BEGIN DATA BLOCK
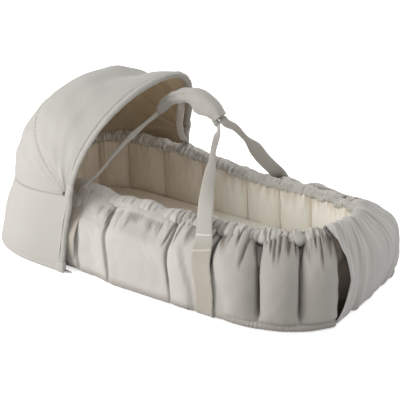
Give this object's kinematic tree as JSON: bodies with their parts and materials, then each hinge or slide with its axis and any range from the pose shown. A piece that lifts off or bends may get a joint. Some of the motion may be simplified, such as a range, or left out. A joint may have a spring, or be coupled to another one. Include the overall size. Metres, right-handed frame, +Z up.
{
  "type": "baby nest",
  "caption": "Soft quilted carrycot with a gathered rim, a cream lining, webbing carry loops joined in a padded grip, a bowed folding hood and a foot apron.",
  "frame": {"origin": "on the floor, below the centre of the whole object's box", "axes": "+X along the tub towards the foot end, +Y across it with the grip's flap on the -Y side, +Z up"},
  "size_m": [0.794, 0.425, 0.339],
  "materials": {
    "shell": "plain cotton weave",
    "hood": "plain cotton weave",
    "lining": "soft cotton",
    "webbing": "cross-woven cotton webbing",
    "wadding": "loose wadding",
    "mattress": "soft cotton",
    "board": "matt",
    "elastic": "braided cord",
    "bow": "satin",
    "metal": "satin"
  },
  "bodies": {
    "tub": {"base_panel": "shell", "base_board": "board", "mattress": "mattress", "outer_cover": "shell", "inner_lining": "lining", "side_bolster_01": "wadding", "side_bolster_02": "wadding", "side_bolster_03": "wadding", "side_bolster_04": "wadding", "side_bolster_05": "wadding", "side_bolster_06": "wadding", "side_bolster_07": "wadding", "side_bolster_08": "wadding", "side_bolster_09": "wadding", "side_bolster_10": "wadding", "side_bolster_11": "wadding", "side_bolster_12": "wadding", "side_bolster_13": "wadding", "side_bolster_14": "wadding", "side_bolster_15": "wadding", "side_bolster_16": "wadding", "side_bolster_17": "wadding", "side_bolster_18": "wadding", "side_bolster_19": "wadding", "side_bolster_20": "wadding", "rim_casing": "shell", "rim_elastic": "elastic", "foot_cover": "shell", "near_foot_wall_strap": "webbing", "near_head_wall_strap": "webbing", "far_foot_wall_strap": "webbing", "far_head_wall_strap": "webbing", "near_foot_strap_leg": "webbing", "near_head_strap_leg": "webbing", "far_foot_strap_leg": "webbing", "far_head_strap_leg": "webbing", "hood_skirt": "hood", "hood_stay_near": "bow", "hood_stay_far": "bow", "hood_sleeve_near": "hood", "hood_sleeve_far": "hood", "hood_pocket_near": "hood", "hood_pocket_far": "hood", "hood_pull_tab_near": "hood", "hood_pull_tab_far": "hood", "hood_rivet_near": "metal", "hood_rivet_far": "metal"},
    "hood_rear": {"hood_rear_bow": "bow", "hood_rear_gore": "hood"},
    "hood_front": {"hood_front_bow": "bow", "hood_front_casing": "hood", "hood_front_gore": "hood"},
    "handle": {"near_top_strap": "webbing", "far_top_strap": "webbing", "grip_pad": "shell", "grip_snap_stud": "metal"},
    "handle_wrap": {"grip_flap": "shell", "grip_snap_socket": "metal"}
  },
  "joints": [
    {"name": "hood_rear_fold", "type": "hinge", "parent": "tub", "child": "hood_rear", "pos_m": [-0.152, 0, 0.157], "axis": [0, 1, 0], "range_deg": [-31, 0], "deforming": ["hood_rear_gore"]},
    {"name": "hood_front_fold", "type": "hinge", "parent": "hood_rear", "child": "hood_front", "pos_m": [-0.152, 0, 0.157], "axis": [0, 1, 0], "range_deg": [-40, 0], "deforming": ["hood_front_gore"]},
    {"name": "handle_drop", "type": "slide", "parent": "tub", "child": "handle", "axis": [0, 0, 1], "range_m": [-0.155, 0], "deforming": ["near_foot_strap_leg", "near_head_strap_leg", "far_foot_strap_leg", "far_head_strap_leg"]},
    {"name": "grip_flap_open", "type": "hinge", "parent": "handle", "child": "handle_wrap", "pos_m": [0, -0.0108, 0.331], "axis": [-1, 0, 0], "range_deg": [0, 110]}
  ],
  "couplings": [
    {"joint": "hood_front_fold", "follows": "hood_rear_fold", "ratio": 1.2903}
  ]
}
END DATA BLOCK
### INSTRUCTION
Every line of the data above should be reproduced word for word.

### ANSWER IN FULL
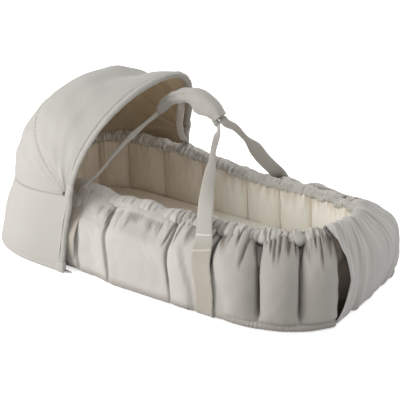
Give this object's kinematic tree as JSON: bodies with their parts and materials, then each hinge or slide with its axis and any range from the pose shown. A piece that lifts off or bends may get a joint. Some of the motion may be simplified, such as a range, or left out. A joint may have a spring, or be coupled to another one. Include the overall size. Metres, right-handed frame, +Z up.
{
  "type": "baby nest",
  "caption": "Soft quilted carrycot with a gathered rim, a cream lining, webbing carry loops joined in a padded grip, a bowed folding hood and a foot apron.",
  "frame": {"origin": "on the floor, below the centre of the whole object's box", "axes": "+X along the tub towards the foot end, +Y across it with the grip's flap on the -Y side, +Z up"},
  "size_m": [0.794, 0.425, 0.339],
  "materials": {
    "shell": "plain cotton weave",
    "hood": "plain cotton weave",
    "lining": "soft cotton",
    "webbing": "cross-woven cotton webbing",
    "wadding": "loose wadding",
    "mattress": "soft cotton",
    "board": "matt",
    "elastic": "braided cord",
    "bow": "satin",
    "metal": "satin"
  },
  "bodies": {
    "tub": {"base_panel": "shell", "base_board": "board", "mattress": "mattress", "outer_cover": "shell", "inner_lining": "lining", "side_bolster_01": "wadding", "side_bolster_02": "wadding", "side_bolster_03": "wadding", "side_bolster_04": "wadding", "side_bolster_05": "wadding", "side_bolster_06": "wadding", "side_bolster_07": "wadding", "side_bolster_08": "wadding", "side_bolster_09": "wadding", "side_bolster_10": "wadding", "side_bolster_11": "wadding", "side_bolster_12": "wadding", "side_bolster_13": "wadding", "side_bolster_14": "wadding", "side_bolster_15": "wadding", "side_bolster_16": "wadding", "side_bolster_17": "wadding", "side_bolster_18": "wadding", "side_bolster_19": "wadding", "side_bolster_20": "wadding", "rim_casing": "shell", "rim_elastic": "elastic", "foot_cover": "shell", "near_foot_wall_strap": "webbing", "near_head_wall_strap": "webbing", "far_foot_wall_strap": "webbing", "far_head_wall_strap": "webbing", "near_foot_strap_leg": "webbing", "near_head_strap_leg": "webbing", "far_foot_strap_leg": "webbing", "far_head_strap_leg": "webbing", "hood_skirt": "hood", "hood_stay_near": "bow", "hood_stay_far": "bow", "hood_sleeve_near": "hood", "hood_sleeve_far": "hood", "hood_pocket_near": "hood", "hood_pocket_far": "hood", "hood_pull_tab_near": "hood", "hood_pull_tab_far": "hood", "hood_rivet_near": "metal", "hood_rivet_far": "metal"},
    "hood_rear": {"hood_rear_bow": "bow", "hood_rear_gore": "hood"},
    "hood_front": {"hood_front_bow": "bow", "hood_front_casing": "hood", "hood_front_gore": "hood"},
    "handle": {"near_top_strap": "webbing", "far_top_strap": "webbing", "grip_pad": "shell", "grip_snap_stud": "metal"},
    "handle_wrap": {"grip_flap": "shell", "grip_snap_socket": "metal"}
  },
  "joints": [
    {"name": "hood_rear_fold", "type": "hinge", "parent": "tub", "child": "hood_rear", "pos_m": [-0.152, 0, 0.157], "axis": [0, 1, 0], "range_deg": [-31, 0], "deforming": ["hood_rear_gore"]},
    {"name": "hood_front_fold", "type": "hinge", "parent": "hood_rear", "child": "hood_front", "pos_m": [-0.152, 0, 0.157], "axis": [0, 1, 0], "range_deg": [-40, 0], "deforming": ["hood_front_gore"]},
    {"name": "handle_drop", "type": "slide", "parent": "tub", "child": "handle", "axis": [0, 0, 1], "range_m": [-0.155, 0], "deforming": ["near_foot_strap_leg", "near_head_strap_leg", "far_foot_strap_leg", "far_head_strap_leg"]},
    {"name": "grip_flap_open", "type": "hinge", "parent": "handle", "child": "handle_wrap", "pos_m": [0, -0.0108, 0.331], "axis": [-1, 0, 0], "range_deg": [0, 110]}
  ],
  "couplings": [
    {"joint": "hood_front_fold", "follows": "hood_rear_fold", "ratio": 1.2903}
  ]
}